--- Data shown ---
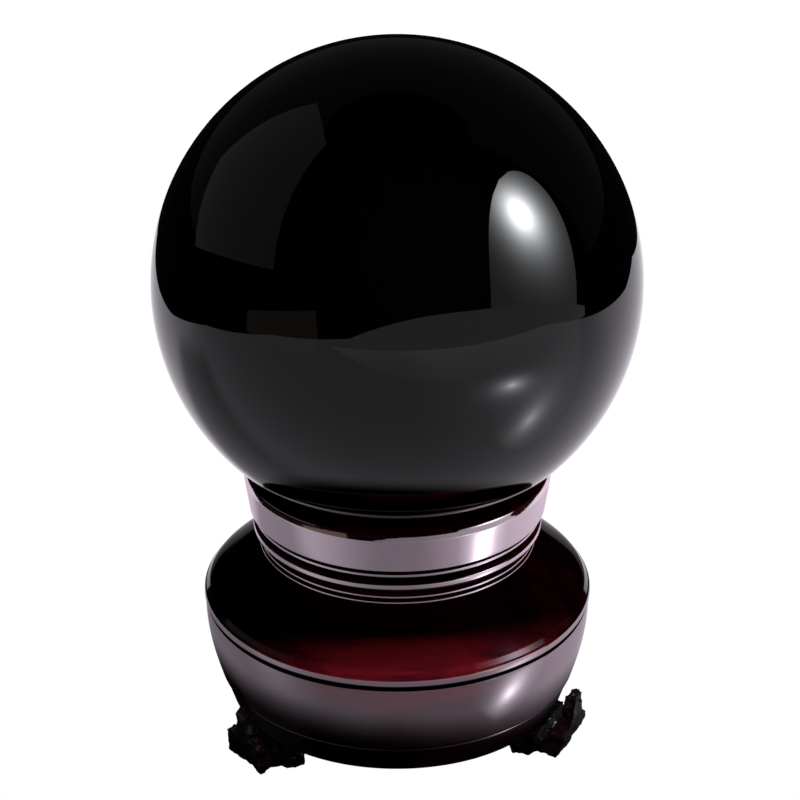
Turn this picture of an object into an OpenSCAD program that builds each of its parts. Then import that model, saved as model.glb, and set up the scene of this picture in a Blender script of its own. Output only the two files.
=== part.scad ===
// Crystal ball on a turned and carved wooden stand.
// The stand is a cup, a drum and three scroll feet, pegged, glued and screwed together.
// The ball only rests in the cup, and lifts straight out of it.
// Frame: +Z up, -Y front, origin on the table under the middle of the stand.

/* [Ball] */
// Diameter of the ball
ball_d = 110; // [100:1:116]

/* [Feet] */
// Height at which the feet carry the drum
foot_h = 6.5; // [5.5:0.5:8]
// Turn of the right foot, measured from the front towards the right
first_foot_turn = 63.5; // [55:0.5:70]
// Angle from the right foot to the rear foot, and from there to the left foot
foot_spacing = 122; // [115:1:125]
// Distance from the stand's axis to the back of a foot
foot_back_r = 33; // [31:0.5:34]
// Distance from the stand's axis to the toe of a foot, at the table
foot_toe_r = 45.4; // [44:0.1:47]
// Width of a foot at its toe
foot_toe_w = 12.6; // [11:0.2:14]
// Width of a foot at its back
foot_back_w = 19.2; // [18:0.2:20]
// Height of the broad scroll, before it narrows to its tip
scroll_shoulder_h = 7.4; // [7:0.1:9]
// Height of the tip of the scroll
scroll_tip_h = 16.2; // [14:0.2:17]
// Width of the tip of the scroll
scroll_tip_w = 5.6; // [5:0.2:7]

/* [Drum] */
// Radius of the drum at its rim
rim_r = 45.6; // [44:0.1:48]
// Radius of the fullest part of the belly
belly_r = 45.3; // [43:0.1:46]
// Radius at the bottom of the belly
waist_r = 42.4; // [41:0.1:43]
// Radius at the bottom of the plinth
plinth_r = 39.8; // [39:0.1:42]
// Height of the plinth
plinth_h = 7.1; // [6:0.1:9]
// Height of the belly
belly_h = 17.6; // [16:0.1:22]
// Height of the groove under the rim
rim_groove_h = 0.8; // [0.6:0.1:1.2]
// Height of the rim
rim_h = 2.3; // [2:0.1:3]
// Rise of the sloping shoulder from the rim to the neck
shoulder_h = 11.3; // [9:0.1:13]

/* [Cup] */
// Radius of the neck where it stands on the drum
neck_r = 32.3; // [31:0.1:33]
// Height of the reeded neck
neck_h = 9.6; // [9:0.1:11]
// Radius at the bottom of the cup's plain face
face_foot_r = 34.4; // [34:0.1:35.5]
// Height of the cup's plain face
face_h = 8; // [7:0.1:10]
// Radius of the lip
lip_r = 35.6; // [35:0.1:37]
// Radius of the round on the outer edge of the lip
lip_round = 2.5; // [2:0.1:3]
// Radius of the circle on which the ball bears
seat_r = 30.5; // [29:0.1:32]

/* [Joinery] */
// Radius of the cup's spigot
spigot_r = 15; // [13:0.5:18]
// Length of the cup's spigot
spigot_l = 8; // [6:0.5:10]
// Diameter of a dowel
dowel_d = 3; // [2.5:0.1:3.5]
// Length of a dowel
dowel_l = 11; // [9:0.5:12]
// Diameter of the screw's shank
screw_d = 4; // [3.5:0.1:5]
// Diameter of the screw's head
screw_head_d = 8; // [7:0.1:9]

/* [Hidden] */
$fn = 96;

ball_r = ball_d / 2;
eps = 0.01;

// Levels above the table, from the bottom up
plinth_top = foot_h + plinth_h;
belly_top = plinth_top + belly_h;
rim_bottom = belly_top + rim_groove_h;
rim_top = rim_bottom + rim_h;
neck_bottom = rim_top + shoulder_h;
face_bottom = neck_bottom + neck_h;
face_top = face_bottom + face_h;
lip_top = face_top + lip_round;

// Seat: a cone that touches a sphere a little larger than the ball
seat_gap = 0.3;
seat_edge_r = lip_r - lip_round;
seat_sphere_r = ball_r + seat_gap;
seat_drop = sqrt(seat_sphere_r * seat_sphere_r - seat_r * seat_r);
seat_slope = seat_r / seat_drop;
ball_z = lip_top - (seat_edge_r - seat_r) * seat_slope + seat_drop;
pocket_r = 26;
pocket_floor_r = 23;
pocket_mouth = lip_top - (seat_edge_r - pocket_r) * seat_slope;
pocket_floor = ball_z - ball_r - 5;

// Reeding of the neck, from the top down
face_round = 0.7;
reed_inset = 1.5;
fillet_h = 0.7;
fillet_z = face_bottom - 1.8;
bead_h = 2.3;
bead_z = face_bottom - 4.5;
cove_h = 1.6;
cove_z = neck_bottom + 2.3;

// Drum: the underside is hollowed, and the cup's spigot has a socket above it
hollow_r = 24;
hollow_top = foot_h + 12;
socket_gap = 0.05;
socket_floor = neck_bottom - spigot_l - 0.5;
rim_round = 0.5;

// Screw: it goes up through the drum into the cup's spigot
screw_gap = 0.05;
screw_l = neck_bottom + 1 - hollow_top;
screw_head_h = 2.6;

// Feet: a block under the plinth, with a scroll that curls up at the toe.
// They are carved by hand, so the tip leans outwards and sideways a little differently on each.
web_h = 4.6;
scroll_t = 3.4;
right_lean = 2.8;
right_tip_shift = -1.6;
left_lean = 1.8;
left_tip_shift = 2.2;
rear_lean = 2.2;
rear_tip_shift = 0.4;
sole_arch_r = 41.2;
sole_arch_w = 5.2;
sole_arch_h = 1.1;
peg_r = 36.3;
peg_pitch = 8;
peg_depth = 4.5;
foot_turns = [first_foot_turn, first_foot_turn + 2 * foot_spacing, first_foot_turn + foot_spacing];

// Points of an arc about [x, y], from angle a to angle b
function arc(x, y, r, a, b, n = 12) = [
    for (i = [0:n]) let (t = a + (b - a) * i / n) [x + r * cos(t), y + r * sin(t)]
];

// Half section of the cup's outside, without its reeding
module cup_outline() {
    polygon(concat(
        [[0, neck_bottom], [neck_r, neck_bottom]],
        [[neck_r, face_bottom - reed_inset], [face_foot_r - face_round, face_bottom - reed_inset / 4]],
        arc(face_foot_r - face_round, face_bottom + face_round, face_round, -80, 0, 4),
        arc(seat_edge_r, face_top, lip_round, 0, 90),
        [[0, lip_top]]
    ));
}

// Half section of the neck's raised bead and of its two fillets
module neck_reeds() {
    translate([neck_r - 1, fillet_z - fillet_h / 2]) square([2.1, fillet_h]);
    translate([neck_r + 0.3, bead_z]) circle(d = bead_h);
    translate([neck_r - 1, bead_z - bead_h / 2]) square([1.3, bead_h]);
    translate([neck_r - 1, neck_bottom]) square([1.3, fillet_h]);
}

// Half section of the dished inside of the cup
module cup_hollow() {
    polygon([
        [0, lip_top + eps],
        [seat_edge_r + eps / seat_slope, lip_top + eps],
        [pocket_r, pocket_mouth],
        [pocket_floor_r, pocket_floor],
        [0, pocket_floor]
    ]);
}

module crystal_ball() {
    color("#050506") translate([0, 0, ball_z]) sphere(r = ball_r, $fn = 128);
}

module ball_cup() {
    color("#5a1620") difference() {
        union() {
            rotate_extrude() difference() {
                union() {
                    cup_outline();
                    neck_reeds();
                }
                translate([neck_r + cove_h / 3, cove_z]) circle(d = cove_h);
                cup_hollow();
            }
            translate([0, 0, neck_bottom - spigot_l]) cylinder(r = spigot_r, h = spigot_l + eps);
        }
        screw_bore();
    }
}

// Half section of the drum's outside
module drum_outline() {
    crown = 1.2;
    rim_edge = rim_r - rim_round;
    polygon(concat(
        [[0, foot_h], [plinth_r, foot_h], [waist_r - 0.4, plinth_top - 0.5]],
        [[waist_r - 0.4, plinth_top]],
        [
            for (i = [0:10]) let (t = i / 10)
            [waist_r + (belly_r - waist_r) * sin(100 * t) / sin(100), plinth_top + belly_h * t]
        ],
        [[rim_r - 1.4, belly_top], [rim_r - 1.4, rim_bottom]],
        arc(rim_edge, rim_bottom + rim_round, rim_round, -90, 0, 3),
        arc(rim_edge, rim_top - rim_round, rim_round, 0, 60, 3),
        [
            for (i = [1:8]) let (t = i / 8)
            [rim_edge + (neck_r - rim_edge) * t, rim_top + shoulder_h * t + crown * sin(180 * t)]
        ],
        [[0, neck_bottom]]
    ));
}

module drum_base() {
    color("#3d0e16") difference() {
        rotate_extrude() drum_outline();
        translate([0, 0, foot_h - eps]) cylinder(r = hollow_r, h = hollow_top - foot_h + eps);
        translate([0, 0, socket_floor]) cylinder(r = spigot_r + socket_gap, h = neck_bottom);
        screw_bore();
        for (turn = foot_turns) foot_pegs(turn);
    }
}

// Hole for the screw's shank, with a countersink for its head
module screw_bore() {
    translate([0, 0, hollow_top]) cylinder(d = screw_d + 2 * screw_gap, h = screw_l + screw_gap);
    translate([0, 0, hollow_top]) screw_head();
    translate([0, 0, foot_h]) cylinder(d = screw_head_d, h = hollow_top - foot_h + eps);
}

module screw_head() {
    cylinder(d1 = screw_head_d, d2 = screw_d, h = screw_head_h);
}

module centre_screw() {
    slot_w = 1.2;
    slot_l = 5;
    slot_depth = 1.4;
    color("#9a9a96") translate([0, 0, hollow_top]) difference() {
        union() {
            screw_head();
            cylinder(d = screw_d, h = screw_l - 3);
            translate([0, 0, screw_l - 3]) cylinder(d1 = screw_d, d2 = 0.6, h = 2.9);
        }
        for (a = [0, 90]) rotate(a) translate([-slot_l / 2, -slot_w / 2, -eps])
            cube([slot_l, slot_w, slot_depth]);
    }
}

// Turns what follows from the front, where the toe points to -Y, to its place round the stand
module at_foot(turn) {
    rotate(turn) rotate(-90) children();
}

// Two pegs that stand half in the plinth and half in a foot
module foot_pegs(turn) {
    at_foot(turn) for (side = [-1, 1]) translate([peg_r, side * peg_pitch / 2, foot_h - peg_depth])
        cylinder(d = dowel_d, h = dowel_l);
}

// Side view of a foot: web, upturned scroll and the notch between the scroll and the plinth
module foot_side_view(lean) {
    tip_out = foot_toe_r + lean;
    polygon([
        [foot_back_r, 0.8],
        [foot_back_r + 1.5, 0],
        [sole_arch_r - sole_arch_w / 2, 0],
        [sole_arch_r - sole_arch_w / 4, sole_arch_h],
        [sole_arch_r + sole_arch_w / 4, sole_arch_h],
        [sole_arch_r + sole_arch_w / 2, 0],
        [foot_toe_r - 0.6, 0],
        [foot_toe_r, 0.8],
        [foot_toe_r + lean * 0.5, 5],
        [foot_toe_r + lean * 0.9, 9.5],
        [tip_out, scroll_tip_h - 0.8],
        [tip_out - 0.9, scroll_tip_h],
        [tip_out - scroll_t + 0.6, scroll_tip_h],
        [tip_out - scroll_t, scroll_tip_h - 2],
        [tip_out - scroll_t - 0.6, 9.5],
        [foot_toe_r - scroll_t + 0.4, web_h + 0.6],
        [foot_toe_r - scroll_t - 0.6, web_h],
        [plinth_r + 0.6, foot_h],
        [foot_back_r, foot_h]
    ]);
}

// Plan of a foot's broad part: it widens from the toe to the back
module foot_plan(lean) {
    corner = 1.6;
    reach = foot_toe_r + lean;
    polygon([
        [foot_back_r, -foot_back_w / 2 + corner],
        [foot_back_r + corner, -foot_back_w / 2],
        [reach - corner, -foot_toe_w / 2],
        [reach, -foot_toe_w / 2 + corner],
        [reach, foot_toe_w / 2 - corner],
        [reach - corner, foot_toe_w / 2],
        [foot_back_r + corner, foot_back_w / 2],
        [foot_back_r, foot_back_w / 2 - corner]
    ]);
}

// End view of a foot: broad below, sloping in at the shoulders to a narrow tip
module foot_end_view(shift) {
    polygon([
        [-foot_back_w, 0],
        [foot_back_w, 0],
        [foot_back_w, foot_h],
        [foot_toe_w / 2, scroll_shoulder_h - 0.6],
        [scroll_tip_w / 2 + shift, scroll_shoulder_h + 2.2],
        [scroll_tip_w / 2 + shift - 0.5, scroll_tip_h + eps],
        [-scroll_tip_w / 2 + shift + 0.5, scroll_tip_h + eps],
        [-scroll_tip_w / 2 + shift, scroll_shoulder_h + 2.2],
        [-foot_toe_w / 2, scroll_shoulder_h - 0.6],
        [-foot_back_w, foot_h]
    ]);
}

module scroll_foot(turn, lean, shift) {
    reach = foot_toe_r + 2 * lean;
    color("#2a0a10") difference() {
        at_foot(turn) intersection() {
            rotate([90, 0, 0]) translate([0, 0, -foot_back_w]) linear_extrude(2 * foot_back_w) foot_side_view(lean);
            linear_extrude(2 * scroll_tip_h) foot_plan(lean);
            rotate([90, 0, 90]) linear_extrude(reach) foot_end_view(shift);
        }
        foot_pegs(turn);
    }
}

module foot_right() {
    scroll_foot(foot_turns[0], right_lean, right_tip_shift);
}

module foot_left() {
    scroll_foot(foot_turns[1], left_lean, left_tip_shift);
}

module foot_rear() {
    scroll_foot(foot_turns[2], rear_lean, rear_tip_shift);
}

module dowels_right() {
    color("#b08a5a") foot_pegs(foot_turns[0]);
}

module dowels_left() {
    color("#b08a5a") foot_pegs(foot_turns[1]);
}

module dowels_rear() {
    color("#b08a5a") foot_pegs(foot_turns[2]);
}

crystal_ball();
ball_cup();
drum_base();
centre_screw();
foot_right();
foot_left();
foot_rear();
dowels_right();
dowels_left();
dowels_rear();
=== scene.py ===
import math

import bmesh
import bpy
from mathutils import Matrix, Vector, noise


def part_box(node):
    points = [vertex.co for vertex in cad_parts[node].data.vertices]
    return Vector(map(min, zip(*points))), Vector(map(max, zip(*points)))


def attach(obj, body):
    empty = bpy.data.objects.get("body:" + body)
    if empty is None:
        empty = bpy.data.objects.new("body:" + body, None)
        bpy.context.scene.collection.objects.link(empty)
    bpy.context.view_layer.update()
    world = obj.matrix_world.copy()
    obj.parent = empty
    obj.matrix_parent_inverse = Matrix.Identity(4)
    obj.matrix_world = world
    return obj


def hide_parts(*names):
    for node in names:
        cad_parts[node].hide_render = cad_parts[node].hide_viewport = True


# A black glass ball that rests on a turned and carved rosewood stand, in metres.
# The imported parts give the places. The turned outlines are worked out in millimetres.

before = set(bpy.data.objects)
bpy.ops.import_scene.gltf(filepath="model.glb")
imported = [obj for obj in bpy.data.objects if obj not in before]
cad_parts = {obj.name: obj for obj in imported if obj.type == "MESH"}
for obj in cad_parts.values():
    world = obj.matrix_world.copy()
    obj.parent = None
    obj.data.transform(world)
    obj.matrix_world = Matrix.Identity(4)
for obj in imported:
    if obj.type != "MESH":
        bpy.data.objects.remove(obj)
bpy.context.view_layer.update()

MM = 0.001

ball_low, ball_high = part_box("crystal_ball")
cup_low, cup_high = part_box("ball_cup")
drum_low, drum_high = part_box("drum_base")
BALL_R = (ball_high.z - ball_low.z) / 2
BALL_CENTRE = Vector((0, 0, ball_low.z + BALL_R))


# ---------------------------------------------------------------- camera

CAMERA_DISTANCE = 0.55
CAMERA_HEIGHT_ANGLE = math.radians(23.08)
CAMERA_PITCH = math.radians(25.83)
CAMERA_YAW = math.radians(0.07)
CAMERA_LENS = 110.4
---
## Work to do
In the listing above, reproduce the first line and each one after it through the line that contains "scroll_tip_w = 5.6; // [5:0.2:7]".

## Solved exercise
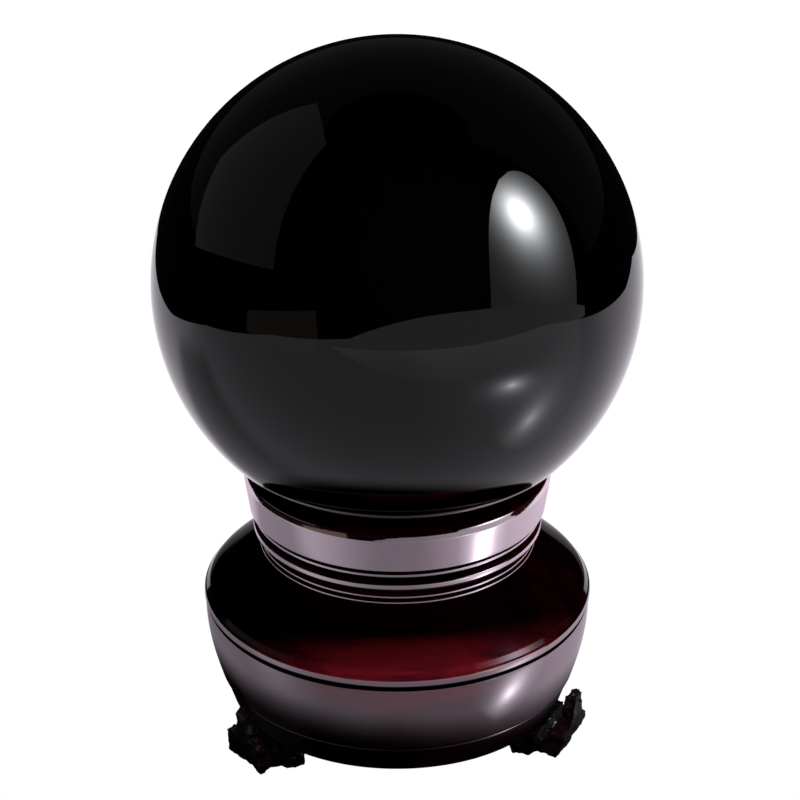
Turn this picture of an object into an OpenSCAD program that builds each of its parts. Then import that model, saved as model.glb, and set up the scene of this picture in a Blender script of its own. Output only the two files.
=== part.scad ===
// Crystal ball on a turned and carved wooden stand.
// The stand is a cup, a drum and three scroll feet, pegged, glued and screwed together.
// The ball only rests in the cup, and lifts straight out of it.
// Frame: +Z up, -Y front, origin on the table under the middle of the stand.

/* [Ball] */
// Diameter of the ball
ball_d = 110; // [100:1:116]

/* [Feet] */
// Height at which the feet carry the drum
foot_h = 6.5; // [5.5:0.5:8]
// Turn of the right foot, measured from the front towards the right
first_foot_turn = 63.5; // [55:0.5:70]
// Angle from the right foot to the rear foot, and from there to the left foot
foot_spacing = 122; // [115:1:125]
// Distance from the stand's axis to the back of a foot
foot_back_r = 33; // [31:0.5:34]
// Distance from the stand's axis to the toe of a foot, at the table
foot_toe_r = 45.4; // [44:0.1:47]
// Width of a foot at its toe
foot_toe_w = 12.6; // [11:0.2:14]
// Width of a foot at its back
foot_back_w = 19.2; // [18:0.2:20]
// Height of the broad scroll, before it narrows to its tip
scroll_shoulder_h = 7.4; // [7:0.1:9]
// Height of the tip of the scroll
scroll_tip_h = 16.2; // [14:0.2:17]
// Width of the tip of the scroll
scroll_tip_w = 5.6; // [5:0.2:7]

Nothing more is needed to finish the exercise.